わたしは泣いた。パソコンの前で、さめざめと泣いた。ひとしきり泣くと、ひどい顔のまま、呪いのようなことばのLINEを夫に打ち続け、自分を責めて、世の中を、すべてのタイミングを恨み、そしてまた自分を責めた。

このときほど、「やりたいことはやらばならぬ」と、腹の底から実感したことはない。「やりたいことをやればいい」なんて、あちらこちらで言われている。そんなタイトルの本や記事を見ながら、どこか冷笑する自分がいたような気もする。
でも、だいたいにおいて「やったこと」の後悔はすぐに忘れるのに対し、「やらなかった後悔」は一生つきまとう。
わたしが山の上ホテルに泊まれなかったことは、もう笑い話にする気すらおきない。きっと怨念だけが後世まで残り、ホテルに向かう坂道では、ときおり「泊まりたかった…」という声が聞こえることになるだろう。このままでは怪談・山の上が爆誕してしまう。いい迷惑だ。

何度だって言う。やりたいことは、やればいいのだ。
それを止めるのは誰だろうか。親か、友だちか、上司か、世間か。
たいていは、自分自身だと思う。
自分にゴーサインをもっと出したい。いいねを押したい。誰かの投稿にいいねを押すのなら、自分にだって押せばいいのだ。ハートだらけの自分は、いまよりずっと、満足に、しあわせに生きられるはずだ。

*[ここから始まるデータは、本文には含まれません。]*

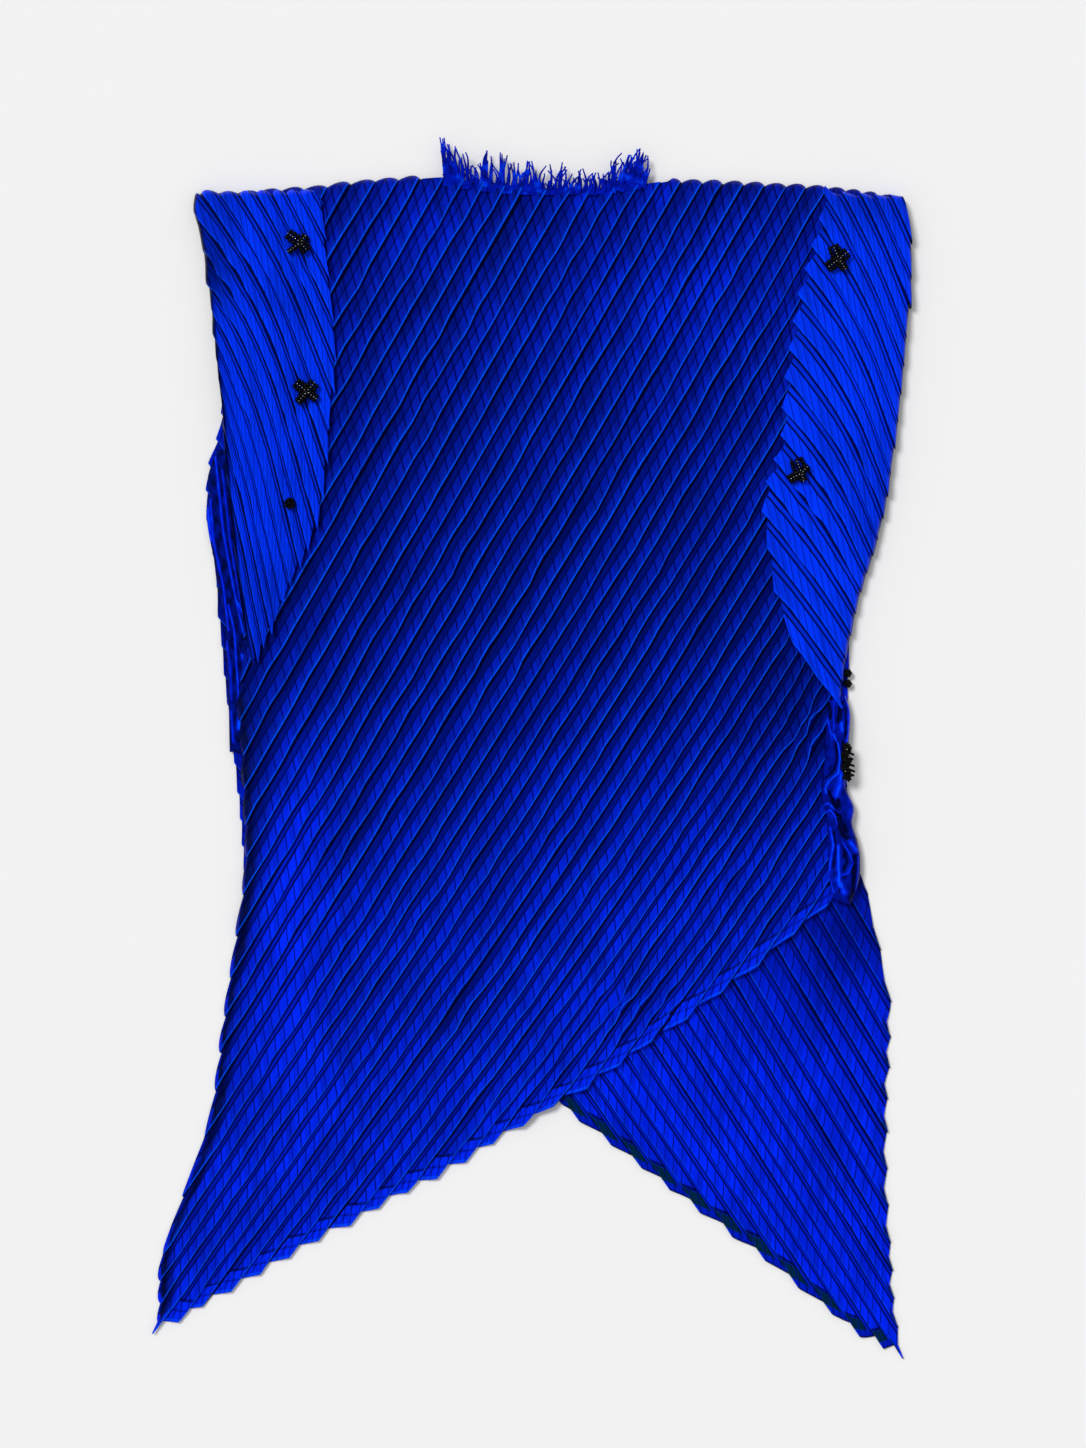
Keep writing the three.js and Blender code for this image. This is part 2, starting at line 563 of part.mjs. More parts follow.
addPiece('back_panel', pleatedPanel({
  edges: BACK_EDGES, pleats: BACK_PLEATS, base: BACK_BASE, wall: WALL, sections: 5, riseAt: tailRise,
}), SHADE_BLUE, 0.5);
addPiece('front_panel', pleatedPanel({
  edges: FRONT_EDGES, pleats: FRONT_PLEATS, wall: WALL, sections: 8, riseAt: tailRise, baseAt: frontBase,
}), CLOTH_BLUE, 0.5);
addPiece('left_sleeve', pleatedPanel({
  edges: LEFT_SLEEVE_EDGES, pleats: LEFT_SLEEVE_PLEATS, base: SLEEVE_BASE, wall: SLEEVE_WALL, sections: 7,
}), SLEEVE_BLUE, 0.5);
addPiece('right_sleeve', pleatedPanel({
  edges: RIGHT_SLEEVE_EDGES, pleats: RIGHT_SLEEVE_PLEATS, base: SLEEVE_BASE, wall: SLEEVE_WALL, sections: 7,
}), SLEEVE_BLUE, 0.5);
addPiece('right_side_tuck', pleatedPanel({
  edges: SIDE_TUCK_EDGES, pleats: SIDE_TUCK_PLEATS, base: SLEEVE_BASE, wall: WALL, sections: 9,
  riseAt: crumpledRise,
}), SHADE_BLUE, 0.55);
addPiece('neck_fringe', fringeGeometry(), THREAD_BLUE, 0.7);
for (const ornament of ORNAMENTS) addPiece(ornament.name, beadCluster(ornament), BEAD_BLACK, 0.2);

export default top;
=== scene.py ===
import math

import bmesh
import bpy
import numpy as np
from mathutils import Matrix, Vector


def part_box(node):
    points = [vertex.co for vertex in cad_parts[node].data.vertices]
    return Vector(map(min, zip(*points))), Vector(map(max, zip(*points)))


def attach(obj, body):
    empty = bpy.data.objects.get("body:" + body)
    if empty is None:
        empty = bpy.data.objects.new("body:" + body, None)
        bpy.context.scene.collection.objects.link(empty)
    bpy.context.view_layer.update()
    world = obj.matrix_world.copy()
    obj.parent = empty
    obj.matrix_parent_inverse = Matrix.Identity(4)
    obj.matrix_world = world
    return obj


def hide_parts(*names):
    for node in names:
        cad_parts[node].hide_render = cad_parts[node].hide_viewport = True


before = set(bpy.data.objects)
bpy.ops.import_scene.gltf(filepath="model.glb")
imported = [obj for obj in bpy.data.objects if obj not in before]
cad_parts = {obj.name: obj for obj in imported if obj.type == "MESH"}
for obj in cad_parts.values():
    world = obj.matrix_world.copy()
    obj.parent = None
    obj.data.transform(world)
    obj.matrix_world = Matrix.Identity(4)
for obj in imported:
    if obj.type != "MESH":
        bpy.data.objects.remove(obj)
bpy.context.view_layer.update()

# The top is photographed from straight above, laid on a pale surface under a large
# soft light at the upper left. The camera's field takes in the photograph's frame.
FLOOR_SIZE = 6.0
FLOOR_DROP = 0.0004
PHOTO_FIELD = 0.9412
PHOTO_CENTRE = (0.0065, 0.0150)
LENS = 85.0
SENSOR = 36.0
GARMENT_LEVEL = 0.007
KEY_FROM = (-0.62, 0.60, 1.25)
KEY_ENERGY = 2.05
KEY_SPREAD = math.radians(20.0)
ROOM_LIGHT = 0.50
FLOOR_GREY = (0.86, 0.86, 0.86, 1)
FLOOR_ROUGHNESS = 0.9

scene = bpy.context.scene
scene.view_settings.view_transform = "Standard"
scene.view_settings.look = "None"

camera_data = bpy.data.cameras.new("studio_camera")
camera_data.lens = LENS
camera_data.sensor_width = SENSOR
camera = bpy.data.objects.new("studio_camera", camera_data)
camera.location = (*PHOTO_CENTRE, LENS / SENSOR * PHOTO_FIELD + GARMENT_LEVEL)
scene.collection.objects.link(camera)
scene.camera = camera

key_light = bpy.data.lights.new("key_light", "SUN")
key_light.energy = KEY_ENERGY
key_light.angle = KEY_SPREAD
key = bpy.data.objects.new("key_light", key_light)
key.rotation_euler = Vector(KEY_FROM).to_track_quat("Z", "Y").to_euler()
scene.collection.objects.link(key)

world = bpy.data.worlds.new("studio")
world.use_nodes = True
room = world.node_tree.nodes["Background"]
room.inputs["Color"].default_value = (1, 1, 1, 1)
room.inputs["Strength"].default_value = ROOM_LIGHT
scene.world = world


def object_from(bm, name):
    """A bmesh becomes an object at the origin, with its place in its mesh."""
    mesh = bpy.data.meshes.new(name)
    bm.to_mesh(mesh)
    bm.free()
    made = bpy.data.objects.new(name, mesh)
    scene.collection.objects.link(made)
    return made


floor_bm = bmesh.new()
bmesh.ops.create_grid(floor_bm, x_segments=1, y_segments=1, size=FLOOR_SIZE / 2)
bmesh.ops.translate(floor_bm, verts=floor_bm.verts, vec=(0, 0, -FLOOR_DROP))
floor = object_from(floor_bm, "pale_surface")
floor_paint = bpy.data.materials.new("pale_surface")
floor_paint.use_nodes = True
floor_face = floor_paint.node_tree.nodes["Principled BSDF"]
floor_face.inputs["Base Color"].default_value = FLOOR_GREY
floor_face.inputs["Roughness"].default_value = FLOOR_ROUGHNESS
floor.data.materials.append(floor_paint)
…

さて、「笑い話にする気すらおきない」と書いておきながら、わたしがなぜこうして文章にできているのかというと、そうです。

泊まることが、できたのです……!(スタンディングオベーション)

奇跡が起き、たまたま空いた一室に宿泊することができました。その話は、またいつか書くつもりです。